A proton (p) captures an electron (e-) within the atom's nucleus, transforming into a neutron (n) and releasing an electron neutrino (νe).

Electron-Proton Collision

A proton (p) and an electron (e-) collide, forming a neutron (n) and an electron neutrino (νe).

Beta-plus Decay

Involves the conversion of a proton (p) into a neutron (n) by emitting a positron (e+) and an electron neutrino (νe).

Beta-minus Decay

Involves the conversion of a neutron (n) into a proton (p) by emitting an electron (e-) and an anti-electron neutrino (νe).

What are quarks?

Fundamental particles that make up hadrons, with specific properties like charge and baryon number.

What are antiquarks?

Particles with opposite properties to their corresponding quarks, including charge and baryon number.

What is a baryon?

A composite particle made up of three quarks.

What is a meson?

A composite particle made up of a quark and an antiquark.

What is baryon number?

A property describing the number of quarks minus the number of antiquarks in a particle.

Baryon Number

A quantum number that indicates whether a particle is a baryon, antibaryon, or neither. It is conserved in all particle interactions.

Quark combination

The combination of quarks that determines a particle's charge and baryon number.

Finding the Antibaryon

The process of finding the quark combination of an antibaryon by simply replacing the quarks with their corresponding antiquarks.

Strangeness

A property of particles that is always conserved in strong interactions but can change by 0, +1, or -1 in weak interactions.

Strange Particles

Particles, like kaons, that contain strange quarks and are produced in pairs due to strangeness conservation.

Muon

A type of lepton, sometimes called a 'heavy electron,' that decays into electrons.

Lepton Number

A property of a particle that determines if it is a lepton (+1), an antilepton (-1), or neither (0). It is always conserved in particle interactions.

Particle Accelerators

Machines used to accelerate charged particles to high speeds and energies for the study of particle interactions.

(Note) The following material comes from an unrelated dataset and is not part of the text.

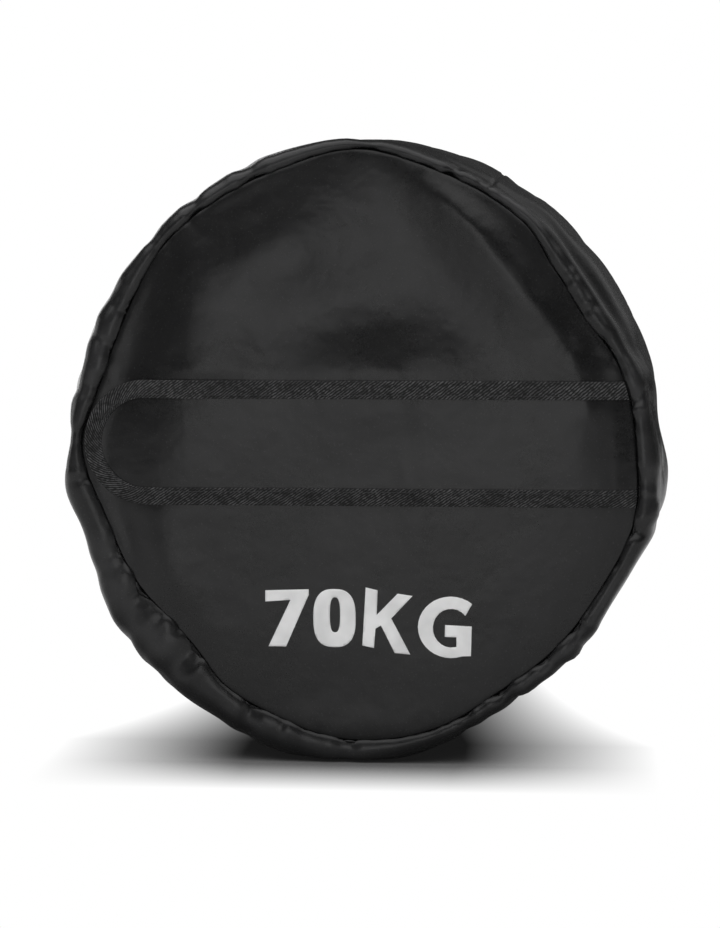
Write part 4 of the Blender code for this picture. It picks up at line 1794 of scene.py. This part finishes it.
@dataclass
class Inside:
    """What the fabric hides: the sand, the tapes over the seams and the slit's facing."""

    shell: Shell
    sleeve: FillerSleeve
    form: BagForm = FORM
    tape: float = 0.0008
    gap: float = 0.0003
    reach: float = 0.006
    facing: float = 0.0008
    facing_width: float = 0.009
    side_tape_width: float = 0.022
    side_tape_drop: float = 0.0026
    tape_softness: float = 0.0003
    spot_width: float = 0.003
    sand_room: float = 0.0006
    face_sink: float = 0.0010
    corner_room: float = 0.0007
    wall_room: float = 0.0044
    end_room: float = 0.0030
    end_start: float = 0.060
    end_rise: float = 0.035
    floor_room: float = 0.0022
    pocket_room: float = 0.0005

    def build(self) -> None:
        """Make every hidden piece."""
        for end in End:
            self.seam_tape(end)
        self.side_tape()
        self.slit_facing()
        self.filling()

    def seam_tape(self, end: End) -> None:
        """Tape folded over the raw edges of an end seam.

        Args:
            end: Which end.
        """
        angles = np.linspace(0.0, TURN, 241)
        seam = self.form.seam(angles)
        base = self.form.turned + self.gap + self.tape
        inner = -(self.gap + self.form.fabric + self.gap) - self.tape
        outer = self.form.fabric + self.gap + self.tape
        start = base - self.reach
        soft = self.tape_softness
        section = (
            (start, inner), (base - soft, inner), (base, inner + soft), (base, outer - soft),
            (base - soft, outer), (start, outer), (start, outer - self.tape),
            (base - self.tape, outer - self.tape), (base - self.tape, inner + self.tape),
            (start, inner + self.tape), (start, inner),
        )
        corners = []
        for index, (depth, out) in enumerate(section):
            x, z = self.form.around(seam + out, angles)
            y = self.form.front + depth
            if end is End.REAR:
                y = -y
            corners.append((x, y, z, angles * self.form.seam_size, index * self.spot_width))
        piece = ClothGrid.swept(f"{end.value}_seam_tape", corners, axis=0).build()
        finished(piece, SEAM_TAPE, "shell", [f"{end.value}_seam_binding"])

    def side_tape(self) -> None:
        """Tape over the lengthwise seam, inside the side panel."""
        half = self.side_tape_width / 2 / self.form.body_size
        middle = math.radians(self.form.side_seam)
        angles = np.linspace(middle - half, middle + half, 23)
        points = self.shell.side_points(angles, self.shell.section_places(12.0), folds=False)
        points = points - self.shell.outward(points) * (self.form.fabric + self.side_tape_drop)
        grid = ClothGrid("side_tape", points, flat_grid(angles * self.form.body_size, points[:, 0, 1]))
        piece = grid.build(lambda at: Vector((-at.x, 0, self.form.axis_height - at.z)))
        thicken(piece, self.tape)
        finished(piece, SEAM_TAPE, "shell", ["side_seam_tape"])

    def slit_facing(self) -> None:
        """Cloth frame behind the round end, round the slit."""
        grow = self.gap + self.facing_width
        across = np.linspace(-1.0, 1.0, 121) * (self.sleeve.width / 2 + grow)
        up = np.linspace(-1.0, 1.0, 13) * (self.sleeve.height / 2 + grow)
        x, z = np.meshgrid(self.form.slit_middle + across, self.form.flap_height + up)
        depth = self.form.fabric + self.gap - self.form.swell(x, z)
        grid = ClothGrid("facing_cloth", joined(x, self.form.front + depth, z))
        piece = grid.build(to_front, self.shell.cut_slit)
        thicken(piece, self.facing)
        finished(piece, LINING, "shell", ["slit_facing"])

    def filling(self) -> None:
        """Sand that fills the bag, with the pocket in which the sleeve is stowed."""
        angles = np.linspace(0.0, TURN, 193)
        seam = self.form.seam(angles)
        layers = self.form.fabric + self.gap + self.facing + self.sand_room
        flat_part = seam - self.form.rim_room
        rows = [(share * flat_part, layers + self.face_sink * share) for share in SAND_SHARES]
        rows += [(seam - gap, depth) for gap, depth in SAND_ROWS]
        clear = self.gap + self.form.fabric + self.gap + self.tape + self.corner_room
        rows.append((seam - clear, self.form.turned + self.gap + self.tape + self.sand_room))
        front = np.array([self.face_row(angles, radius, depth) for radius, depth in rows])
        wall = self.shell.side_points(angles, self.shell.section_places(11.0), folds=False)
        from_end = -self.form.front - np.abs(wall[..., 1])
        inset = self.wall_room + self.end_room * smooth_step((self.end_start - from_end) / self.end_rise)
        wall = wall - self.shell.outward(wall) * inset[..., None]
        points = np.concatenate([front, wall, front[::-1] * (1, -1, 1)])
        points[..., 2] = np.maximum(points[..., 2], self.form.fabric + self.floor_room)
        flat = flat_grid(angles * self.form.body_size, np.arange(len(points)) * 0.01)
        grid = ClothGrid("sand_body", points, flat)
        piece = grid.build(lambda at: Vector((at.x, at.y * 0.4, at.z - self.form.axis_height)))
        self.cut_pocket(piece)
        finished(piece, Sand(), "shell", ["sand_fill"])

    def face_row(self, angles: np.ndarray, radius: np.ndarray, depth: float) -> np.ndarray:
        """Row of points behind the front end, clear of the dents of both ends.

        Args:
            angles: Angles of the points.
            radius: Their distances from the axis.
            depth: How far they lie behind the cloth.

        Returns:
            The points.
        """
        x, z = self.form.around(radius, angles)
        low = np.minimum(self.form.swell(x, z, End.FRONT), self.form.swell(x, z, End.REAR))
        return joined(x, self.form.front + depth - low, z)

    def cut_pocket(self, piece: bpy.types.Object) -> None:
        """Cut the sleeve's pocket out of the sand.

        Args:
            piece: The sand, whose mesh is changed.
        """
        room = self.pocket_room
        middle = Vector((self.form.slit_middle, self.form.front, self.form.flap_height))
        half = Vector((self.sleeve.width / 2 + room, 0, self.sleeve.height / 2 + room))
        low = middle - half - Vector((0, 0.01, 0))
        high = middle + half + Vector((0, self.sleeve.depth + room, 0))
        bm = bmesh.new()
        made = bmesh.ops.create_cube(bm, size=1.0)
        bmesh.ops.scale(bm, vec=high - low, verts=made["verts"])
        bmesh.ops.translate(bm, vec=(low + high) / 2, verts=made["verts"])
        box = add_piece("pocket_shape", bm)
        cut = piece.modifiers.new("pocket", "BOOLEAN")
        cut.operation = "DIFFERENCE"
        cut.solver = "EXACT"
        cut.object = box
        graph = bpy.context.evaluated_depsgraph_get()
        mesh = bpy.data.meshes.new_from_object(piece.evaluated_get(graph))
        piece.modifiers.clear()
        piece.data = mesh
        mesh.shade_smooth()
        mesh.set_sharp_from_angle(angle=math.radians(40))
        bpy.data.objects.remove(box, do_unlink=True)


SEVEN = ((62, 100), (325, 91), (325, 125), (187, 440), (80, 440), (214, 157), (62, 168))
LETTER_K = (
    (668, 76), (740, 93), (734, 242), (860, 112), (950, 125), (822, 262), (937, 480), (843, 472),
    (760, 306), (727, 325), (718, 443), (648, 428), (657, 260),
)


@dataclass
class WeightMark:
    """Weight printed on the front end in plain figures.

    Its outlines are written in units, across and down from the mark's upper left corner.
    """

    form: BagForm = FORM
    unit: float = 0.0001027
    left: float = -0.0650
    top: float = 0.1178
    film: float = 0.00012
    proud: float = 0.00014
    face_size: int = 18

    def build(self) -> None:
        """Make the four characters as one print."""
        bm = bmesh.new()
        self.outline(bm, SEVEN)
        self.zero(bm)
        self.outline(bm, LETTER_K)
        self.outline(bm, self.letter_g())
        bm.normal_update()
        bmesh.ops.triangulate(bm, faces=bm.faces, quad_method="BEAUTY", ngon_method="EAR_CLIP")
        self.slice_up(bm)
        self.press_on(bm)
        finished(add_piece("weight_mark", bm), SilverFilm(), "shell")

    def outline(self, bm: bmesh.types.BMesh, corners: Iterable[tuple[float, float]]) -> None:
        """Add one filled outline."""
        bm.faces.new([bm.verts.new((x, 0.0, -y)) for x, y in corners])

    def zero(self, bm: bmesh.types.BMesh) -> None:
        """Add the second figure, a rounded ring.

        Args:
            bm: The mesh under work.
        """
        loops = []
        for x, y, wide, tall in ((480, 264, 128, 176), (483, 244, 31, 106)):
            made = bmesh.ops.create_circle(bm, segments=48, radius=1.0)["verts"]
            for vert in made:
                turn = math.atan2(vert.co.y, vert.co.x)
                c, s = math.cos(turn), math.sin(turn)
                across = math.copysign(abs(c) ** 0.75, c) * wide
                up = math.copysign(abs(s) ** 0.75, s) * tall
                vert.co = (x + across, 0.0, -y + up)
            loops += list(dict.fromkeys(edge for vert in made for edge in vert.link_edges))
        bmesh.ops.bridge_loops(bm, edges=loops)

    def letter_g(self) -> list[tuple[float, float]]:
        """Outline of the last letter: an outer arc, the bar and an inner arc.

        Returns:
            Its corners, in units.
        """
        turns = [math.radians(50 + (290 - 50) * k / 24) for k in range(25)]
        outer = [(1180 + 198 * math.cos(turn), 312 - 186 * math.sin(turn)) for turn in turns]
        bar = [(1300, 485), (1305, 305), (1145, 298), (1143, 370), (1213, 372), (1213, 430)]
        turns = [math.radians(283 - (283 - 40) * k / 16) for k in range(17)]
        inner = [(1182 + 110 * math.cos(turn), 317 - 117 * math.sin(turn)) for turn in turns]
        return outer + bar + inner + [(1275, 226)]

    def slice_up(self, bm: bmesh.types.BMesh) -> None:
        """Cut the print into small faces that can follow the cloth.

        Args:
            bm: The mesh under work.
        """
        for axis, start, stop in (((1, 0, 0), 40, 1330), ((0, 0, 1), -520, -60)):
            for place in range(start, stop, self.face_size):
                at = Vector(axis) * place
                geometry = [*bm.verts, *bm.edges, *bm.faces]
                bmesh.ops.bisect_plane(bm, geom=geometry, dist=1e-3, plane_co=at, plane_no=axis)

    def press_on(self, bm: bmesh.types.BMesh) -> None:
        """Lay the print on the cloth and give it its thickness.

        Args:
            bm: The mesh under work.
        """
        sheet = bm.loops.layers.uv.new("flat")
        x = np.array([self.left + vert.co.x * self.unit for vert in bm.verts])
        z = np.array([self.top + vert.co.z * self.unit for vert in bm.verts])
        y = self.form.front + self.form.end_depth(x, z, End.FRONT) - self.proud
        for vert, place in zip(bm.verts, zip(x, y, z)):
            vert.co = place
        for face in bm.faces:
            for loop in face.loops:
                loop[sheet].uv = loop.vert.co.xz
        bm.normal_update()
        if sum(face.normal.y * face.calc_area() for face in bm.faces) > 0:
            bmesh.ops.reverse_faces(bm, faces=bm.faces)
        made = bmesh.ops.extrude_face_region(bm, geom=bm.faces[:])
        moved = [part for part in made["geom"] if isinstance(part, bmesh.types.BMVert)]
        bmesh.ops.translate(bm, verts=moved, vec=(0, -self.film, 0))
        turn_out(bm)


@dataclass
class Studio:
    """Floor, backdrop, lamps and camera."""

    form: BagForm = FORM
    yaw: float = 4.8
    pitch: float = 4.5
    distance: float = 1.6
    lens: float = 130.4
    aim_down: float = 0.0088
    floor_radius: float = 3.0
    least_light: float = 0.05

    def build(self) -> None:
        """Make the camera, the lamps, the floor and the surroundings."""
        self.camera()
        self.lamp("top_lamp", (-0.10, -0.80, 2.60), (5.2, 4.4), 120.0)
        self.lamp("front_lamp", (-0.06, -2.20, 0.26), (0.92, 0.52), 3.5)
        self.lamp("right_lamp", (1.5, 1.3, 1.6), (2.0, 2.0), 4.2)
        self.lamp("left_lamp", (-2.2, 0.9, 0.45), (1.2, 0.9), 4.0)
        self.lamp("rear_lamp", (-1.0, 2.0, 0.50), (1.2, 0.9), 4.5)
        self.floor()
        self.backdrop()

    def stand(self, data: bpy.types.ID, place: Vector, aim: Vector) -> bpy.types.Object:
        """Put a lamp or the camera at a place, turned to another.

        Args:
            data: The lamp or camera.
            place: Where it stands.
            aim: Where it looks.

        Returns:
            The new object.
        """
        made = bpy.data.objects.new(data.name, data)
        made.location = place
        made.rotation_euler = (aim - place).to_track_quat("-Z", "Y").to_euler()
        bpy.context.scene.collection.objects.link(made)
        return made

    def camera(self) -> None:
        """Camera at the photograph's angle."""
        yaw = math.radians(self.yaw)
        pitch = math.radians(self.pitch)
        centre = Vector((0.0, self.form.front, self.form.axis_height))
        back = Vector((math.sin(yaw) * math.cos(pitch), -math.cos(yaw) * math.cos(pitch), math.sin(pitch)))
        aim = centre - Vector((0.0, 0.0, self.aim_down))
        data = bpy.data.cameras.new("camera")
        data.lens = self.lens
        data.sensor_fit = "HORIZONTAL"
        data.sensor_width = 36.0
        data.clip_start = 0.01
        bpy.context.scene.camera = self.stand(data, centre + back * self.distance, aim)

    def lamp(
        self, name: str, place: tuple[float, float, float], size: tuple[float, float], power: float
    ) -> None:
        """Soft panel that faces the bag.

        Args:
            name: Name of the lamp.
            place: Where it stands or hangs.
            size: Its width and height.
            power: Its power in watts.
        """
        data = bpy.data.lights.new(name, "AREA")
        data.shape = "RECTANGLE"
        data.size, data.size_y = size
        data.energy = power
        self.stand(data, Vector(place), Vector((0.0, -0.1, self.form.axis_height)))

    def floor(self) -> None:
        """Plain white floor with the lamps' shadow of the bag and a painted soft shadow round it."""
        bm = bmesh.new()
        bmesh.ops.create_circle(bm, cap_ends=True, radius=self.floor_radius, segments=96)
        bmesh.ops.triangulate(bm, faces=bm.faces)
        floor = add_piece("floor", bm)
        floor.data.materials.append(WhiteFloor().material())

    def backdrop(self) -> None:
        """White surroundings, softer for the light than for the eye."""
        world = bpy.data.worlds.new("surroundings")
        bpy.context.scene.world = world
        world.use_nodes = True
        tree = world.node_tree
        shader = tree.nodes["Background"]
        shader.inputs["Color"].default_value = (1.0, 1.0, 1.0, 1.0)
        path = tree.nodes.new("ShaderNodeLightPath")
        strength = tree.nodes.new("ShaderNodeMath")
        strength.operation = "MULTIPLY_ADD"
        tree.links.new(path.outputs["Is Camera Ray"], strength.inputs[0])
        strength.inputs[1].default_value = 1.0 - self.least_light
        strength.inputs[2].default_value = self.least_light
        tree.links.new(strength.outputs[0], shader.inputs["Strength"])


def main() -> None:
    """Build the bag round its frame, piece by piece."""
    logging.basicConfig(level=logging.INFO, format="%(name)s %(message)s")
    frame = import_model()
    LOG.info("frame with %d solids", len(frame["nodes"]))
    bpy.context.scene.view_settings.view_transform = "Standard"
    shell = Shell()
    sleeve = FillerSleeve()
    for group in (Studio(), shell, Flap(), Fasteners(), sleeve, Inside(shell, sleeve), WeightMark()):
        group.build()


if __name__ == "__main__":
    main()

Particle Physics Collaboration

Large-scale scientific collaborations involving scientists from around the world to investigate particle physics.

Conservation Law

A fundamental quantity that remains constant in all physical processes, like energy, momentum, and charge.

Photoelectric Effect

The emission of electrons from a metal surface when light of a certain frequency shines on it.

Threshold frequency

The minimum frequency of light required to cause the photoelectric effect in a specific metal.

Planck-Einstein Relation

The energy carried by a photon of light is directly proportional to its frequency.